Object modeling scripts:
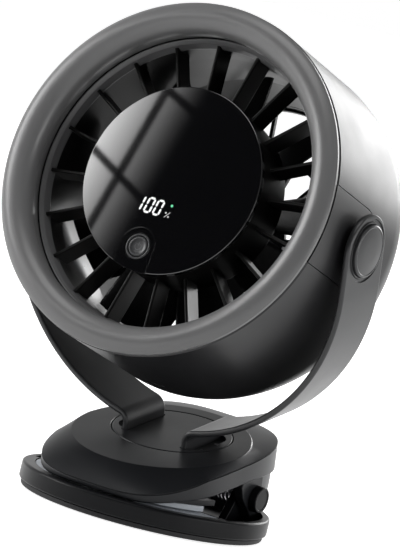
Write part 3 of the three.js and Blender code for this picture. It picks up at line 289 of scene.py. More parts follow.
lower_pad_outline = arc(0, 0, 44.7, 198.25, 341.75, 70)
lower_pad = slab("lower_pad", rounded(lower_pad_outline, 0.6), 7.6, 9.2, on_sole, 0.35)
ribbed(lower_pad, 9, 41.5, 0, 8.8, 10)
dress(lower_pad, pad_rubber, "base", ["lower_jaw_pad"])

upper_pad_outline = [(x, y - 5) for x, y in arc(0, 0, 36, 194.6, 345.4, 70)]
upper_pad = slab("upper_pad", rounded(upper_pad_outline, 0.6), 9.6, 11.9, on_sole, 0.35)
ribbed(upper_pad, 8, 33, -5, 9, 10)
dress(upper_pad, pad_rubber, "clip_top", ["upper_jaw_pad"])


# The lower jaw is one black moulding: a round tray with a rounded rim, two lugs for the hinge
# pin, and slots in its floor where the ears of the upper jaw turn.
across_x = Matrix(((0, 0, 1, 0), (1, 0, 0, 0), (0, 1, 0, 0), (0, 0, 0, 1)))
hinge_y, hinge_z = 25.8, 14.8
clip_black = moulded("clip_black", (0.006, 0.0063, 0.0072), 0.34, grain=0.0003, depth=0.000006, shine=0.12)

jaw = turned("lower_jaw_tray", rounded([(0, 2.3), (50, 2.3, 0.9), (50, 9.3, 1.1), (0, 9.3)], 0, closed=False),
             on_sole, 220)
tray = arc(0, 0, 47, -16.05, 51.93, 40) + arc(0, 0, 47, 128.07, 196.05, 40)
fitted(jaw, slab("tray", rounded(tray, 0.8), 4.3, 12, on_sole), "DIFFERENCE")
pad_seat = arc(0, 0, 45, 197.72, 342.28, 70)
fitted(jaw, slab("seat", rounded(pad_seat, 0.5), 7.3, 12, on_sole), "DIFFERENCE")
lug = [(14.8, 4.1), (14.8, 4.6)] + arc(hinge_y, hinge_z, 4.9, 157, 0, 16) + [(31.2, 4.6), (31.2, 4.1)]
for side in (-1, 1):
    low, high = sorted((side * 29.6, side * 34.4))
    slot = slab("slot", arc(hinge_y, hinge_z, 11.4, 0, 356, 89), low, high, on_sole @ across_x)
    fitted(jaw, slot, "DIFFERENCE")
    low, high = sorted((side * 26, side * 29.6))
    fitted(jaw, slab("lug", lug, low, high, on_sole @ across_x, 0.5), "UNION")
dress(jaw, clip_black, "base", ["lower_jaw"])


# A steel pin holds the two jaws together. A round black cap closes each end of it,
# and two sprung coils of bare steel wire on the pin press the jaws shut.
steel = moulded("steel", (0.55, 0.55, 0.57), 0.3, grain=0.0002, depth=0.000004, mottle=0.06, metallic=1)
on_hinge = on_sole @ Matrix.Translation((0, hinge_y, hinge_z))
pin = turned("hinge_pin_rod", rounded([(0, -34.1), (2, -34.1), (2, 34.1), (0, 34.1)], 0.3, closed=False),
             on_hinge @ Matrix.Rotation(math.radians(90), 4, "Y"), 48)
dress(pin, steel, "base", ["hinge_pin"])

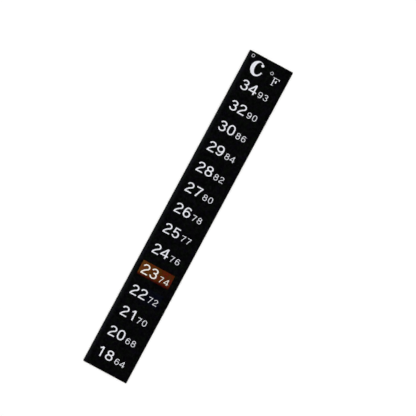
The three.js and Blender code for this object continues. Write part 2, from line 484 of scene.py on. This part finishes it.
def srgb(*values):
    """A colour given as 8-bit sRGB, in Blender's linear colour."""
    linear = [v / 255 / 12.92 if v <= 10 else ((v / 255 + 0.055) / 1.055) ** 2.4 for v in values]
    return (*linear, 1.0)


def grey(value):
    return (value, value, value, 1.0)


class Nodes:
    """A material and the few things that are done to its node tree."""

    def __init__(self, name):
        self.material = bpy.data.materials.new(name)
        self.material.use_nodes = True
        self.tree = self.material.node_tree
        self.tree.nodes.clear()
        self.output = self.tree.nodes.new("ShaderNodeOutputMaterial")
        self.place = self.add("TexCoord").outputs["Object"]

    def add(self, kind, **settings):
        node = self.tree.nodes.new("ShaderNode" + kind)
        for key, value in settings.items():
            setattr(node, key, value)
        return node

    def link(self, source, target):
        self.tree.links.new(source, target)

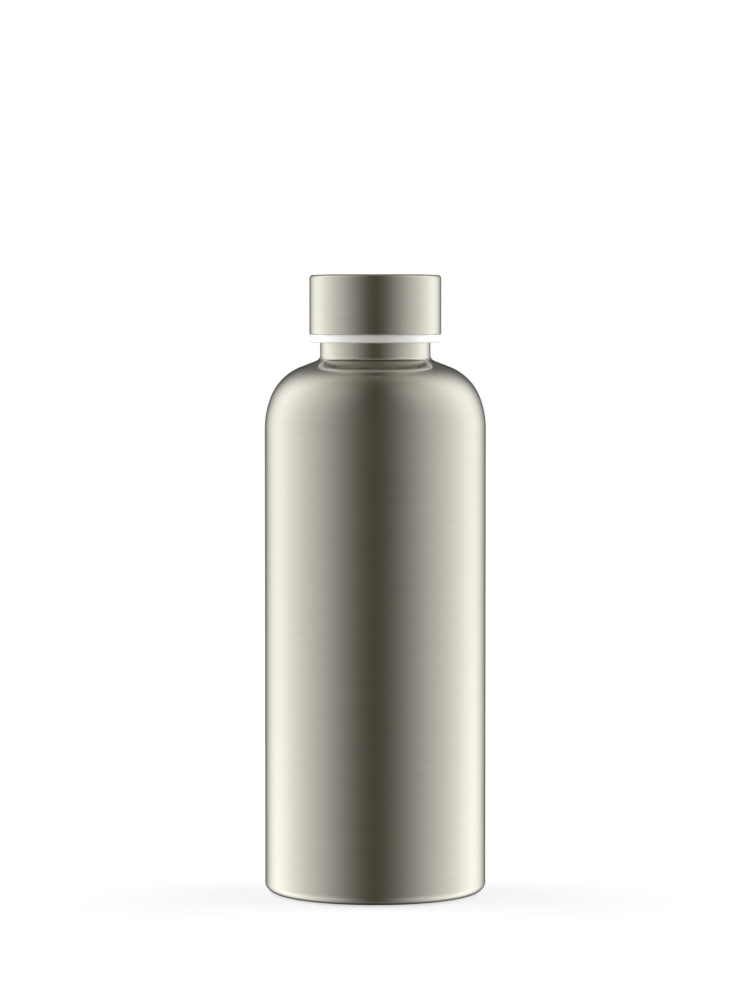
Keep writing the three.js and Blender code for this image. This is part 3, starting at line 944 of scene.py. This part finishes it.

WHAT IS NEEDED
Extract the lines from the line with "The three.js and Blender code for this object" to the line with "self.tree.links.new(source, target)", inclusive, reproducing them exactly and leaving out every other line.

TASK OUTPUT
The three.js and Blender code for this object continues. Write part 2, from line 484 of scene.py on. This part finishes it.
def srgb(*values):
    """A colour given as 8-bit sRGB, in Blender's linear colour."""
    linear = [v / 255 / 12.92 if v <= 10 else ((v / 255 + 0.055) / 1.055) ** 2.4 for v in values]
    return (*linear, 1.0)


def grey(value):
    return (value, value, value, 1.0)


class Nodes:
    """A material and the few things that are done to its node tree."""

    def __init__(self, name):
        self.material = bpy.data.materials.new(name)
        self.material.use_nodes = True
        self.tree = self.material.node_tree
        self.tree.nodes.clear()
        self.output = self.tree.nodes.new("ShaderNodeOutputMaterial")
        self.place = self.add("TexCoord").outputs["Object"]

    def add(self, kind, **settings):
        node = self.tree.nodes.new("ShaderNode" + kind)
        for key, value in settings.items():
            setattr(node, key, value)
        return node

    def link(self, source, target):
        self.tree.links.new(source, target)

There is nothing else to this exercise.